**Records provided**.
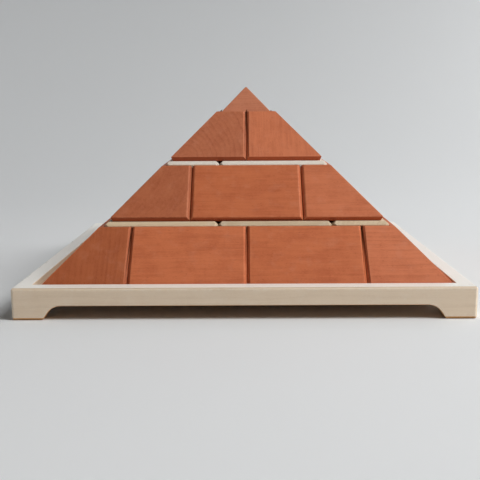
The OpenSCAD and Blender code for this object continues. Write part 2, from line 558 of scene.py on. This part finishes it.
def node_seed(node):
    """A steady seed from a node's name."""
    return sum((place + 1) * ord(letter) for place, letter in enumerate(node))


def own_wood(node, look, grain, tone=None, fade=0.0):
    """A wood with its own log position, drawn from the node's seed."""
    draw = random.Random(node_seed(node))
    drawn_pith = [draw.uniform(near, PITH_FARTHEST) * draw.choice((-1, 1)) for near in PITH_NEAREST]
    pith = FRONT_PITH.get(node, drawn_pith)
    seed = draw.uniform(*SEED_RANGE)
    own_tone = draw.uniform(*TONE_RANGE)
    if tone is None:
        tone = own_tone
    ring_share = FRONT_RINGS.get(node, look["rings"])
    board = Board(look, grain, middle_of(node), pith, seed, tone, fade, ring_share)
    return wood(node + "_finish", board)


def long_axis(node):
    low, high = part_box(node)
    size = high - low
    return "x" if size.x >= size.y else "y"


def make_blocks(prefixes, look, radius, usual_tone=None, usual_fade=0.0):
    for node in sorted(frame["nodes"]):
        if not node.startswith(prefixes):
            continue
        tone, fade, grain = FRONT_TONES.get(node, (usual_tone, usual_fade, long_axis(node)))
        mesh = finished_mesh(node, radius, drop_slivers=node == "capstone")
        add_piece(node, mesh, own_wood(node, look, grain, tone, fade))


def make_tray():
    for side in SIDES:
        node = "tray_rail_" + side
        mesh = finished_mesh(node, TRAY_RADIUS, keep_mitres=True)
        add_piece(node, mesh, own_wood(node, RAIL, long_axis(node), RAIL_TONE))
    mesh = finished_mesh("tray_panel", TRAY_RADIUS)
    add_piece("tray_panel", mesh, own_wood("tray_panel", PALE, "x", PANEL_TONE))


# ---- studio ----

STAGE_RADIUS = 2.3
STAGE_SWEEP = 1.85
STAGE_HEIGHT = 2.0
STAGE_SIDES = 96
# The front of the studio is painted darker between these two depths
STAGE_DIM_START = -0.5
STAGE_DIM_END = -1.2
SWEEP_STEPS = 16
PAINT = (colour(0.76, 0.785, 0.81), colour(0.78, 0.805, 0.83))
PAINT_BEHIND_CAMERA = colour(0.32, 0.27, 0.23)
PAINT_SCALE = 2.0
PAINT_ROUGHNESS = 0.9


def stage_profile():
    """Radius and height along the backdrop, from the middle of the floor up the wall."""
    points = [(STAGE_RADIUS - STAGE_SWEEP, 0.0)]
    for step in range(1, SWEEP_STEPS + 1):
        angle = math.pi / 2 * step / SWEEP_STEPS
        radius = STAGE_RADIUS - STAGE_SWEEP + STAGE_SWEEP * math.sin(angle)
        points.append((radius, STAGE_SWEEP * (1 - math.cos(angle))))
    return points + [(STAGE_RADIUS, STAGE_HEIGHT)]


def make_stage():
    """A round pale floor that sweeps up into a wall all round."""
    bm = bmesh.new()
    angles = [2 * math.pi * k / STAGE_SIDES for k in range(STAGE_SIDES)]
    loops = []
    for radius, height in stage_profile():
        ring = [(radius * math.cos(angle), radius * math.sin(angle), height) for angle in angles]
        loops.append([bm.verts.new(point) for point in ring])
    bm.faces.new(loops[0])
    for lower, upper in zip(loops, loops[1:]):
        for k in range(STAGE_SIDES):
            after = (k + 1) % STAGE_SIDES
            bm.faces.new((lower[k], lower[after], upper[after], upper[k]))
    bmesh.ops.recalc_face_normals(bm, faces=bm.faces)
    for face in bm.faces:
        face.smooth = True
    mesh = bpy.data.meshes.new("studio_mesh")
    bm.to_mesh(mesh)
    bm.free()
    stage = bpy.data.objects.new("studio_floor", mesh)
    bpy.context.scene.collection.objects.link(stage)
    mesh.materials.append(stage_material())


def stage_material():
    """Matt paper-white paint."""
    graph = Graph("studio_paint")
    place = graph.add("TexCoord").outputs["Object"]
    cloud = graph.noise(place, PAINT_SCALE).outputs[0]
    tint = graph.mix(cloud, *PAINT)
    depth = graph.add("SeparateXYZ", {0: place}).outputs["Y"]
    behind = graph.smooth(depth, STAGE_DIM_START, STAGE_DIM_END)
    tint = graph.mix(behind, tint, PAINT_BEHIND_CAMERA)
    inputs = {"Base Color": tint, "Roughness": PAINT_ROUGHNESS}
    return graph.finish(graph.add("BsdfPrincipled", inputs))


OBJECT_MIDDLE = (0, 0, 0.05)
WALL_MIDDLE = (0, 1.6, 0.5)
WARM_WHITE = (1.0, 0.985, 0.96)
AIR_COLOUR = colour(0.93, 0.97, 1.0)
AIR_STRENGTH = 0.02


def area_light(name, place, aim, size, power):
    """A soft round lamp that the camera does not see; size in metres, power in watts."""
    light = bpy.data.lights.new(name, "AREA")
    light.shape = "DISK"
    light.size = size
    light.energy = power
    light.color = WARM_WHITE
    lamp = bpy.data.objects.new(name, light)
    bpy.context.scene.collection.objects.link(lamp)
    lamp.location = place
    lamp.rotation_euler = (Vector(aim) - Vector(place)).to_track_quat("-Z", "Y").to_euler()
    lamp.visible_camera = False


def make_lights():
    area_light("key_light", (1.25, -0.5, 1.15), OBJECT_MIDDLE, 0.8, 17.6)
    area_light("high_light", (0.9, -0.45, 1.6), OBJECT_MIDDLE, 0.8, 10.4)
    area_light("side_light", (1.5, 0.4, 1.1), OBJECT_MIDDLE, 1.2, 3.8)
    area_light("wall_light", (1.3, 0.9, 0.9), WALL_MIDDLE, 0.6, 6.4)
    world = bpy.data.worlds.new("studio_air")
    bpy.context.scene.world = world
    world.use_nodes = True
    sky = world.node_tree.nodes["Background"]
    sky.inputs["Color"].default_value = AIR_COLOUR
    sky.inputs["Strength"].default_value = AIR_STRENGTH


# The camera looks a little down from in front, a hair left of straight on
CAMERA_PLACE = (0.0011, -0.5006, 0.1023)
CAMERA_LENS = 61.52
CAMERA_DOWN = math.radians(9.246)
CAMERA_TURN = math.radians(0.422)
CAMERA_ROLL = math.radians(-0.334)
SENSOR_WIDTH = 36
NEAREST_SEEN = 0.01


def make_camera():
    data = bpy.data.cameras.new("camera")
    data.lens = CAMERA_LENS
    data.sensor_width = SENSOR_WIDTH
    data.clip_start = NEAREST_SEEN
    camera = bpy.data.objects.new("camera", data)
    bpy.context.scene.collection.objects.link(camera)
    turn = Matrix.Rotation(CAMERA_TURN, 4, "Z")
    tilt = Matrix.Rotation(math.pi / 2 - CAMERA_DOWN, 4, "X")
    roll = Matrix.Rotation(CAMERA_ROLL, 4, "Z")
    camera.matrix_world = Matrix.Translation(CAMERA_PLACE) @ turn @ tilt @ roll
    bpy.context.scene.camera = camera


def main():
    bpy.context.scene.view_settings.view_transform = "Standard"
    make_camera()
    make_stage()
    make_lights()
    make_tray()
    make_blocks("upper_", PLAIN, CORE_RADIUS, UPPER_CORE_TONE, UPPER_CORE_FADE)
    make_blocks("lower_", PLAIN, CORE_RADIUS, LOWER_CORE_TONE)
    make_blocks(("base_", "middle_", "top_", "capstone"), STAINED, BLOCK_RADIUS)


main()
* * *
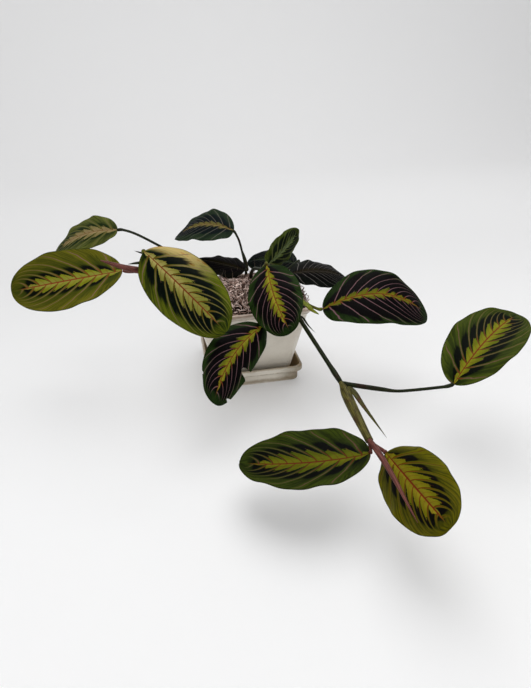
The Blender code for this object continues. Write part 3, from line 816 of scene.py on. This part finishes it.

**Problem details**.
Begin at the line containing "The OpenSCAD and", end at the line containing "return sum((place +", and reproduce every line in that range exactly, both ends included.

**Answer to the task**.
The OpenSCAD and Blender code for this object continues. Write part 2, from line 558 of scene.py on. This part finishes it.
def node_seed(node):
    """A steady seed from a node's name."""
    return sum((place + 1) * ord(letter) for place, letter in enumerate(node))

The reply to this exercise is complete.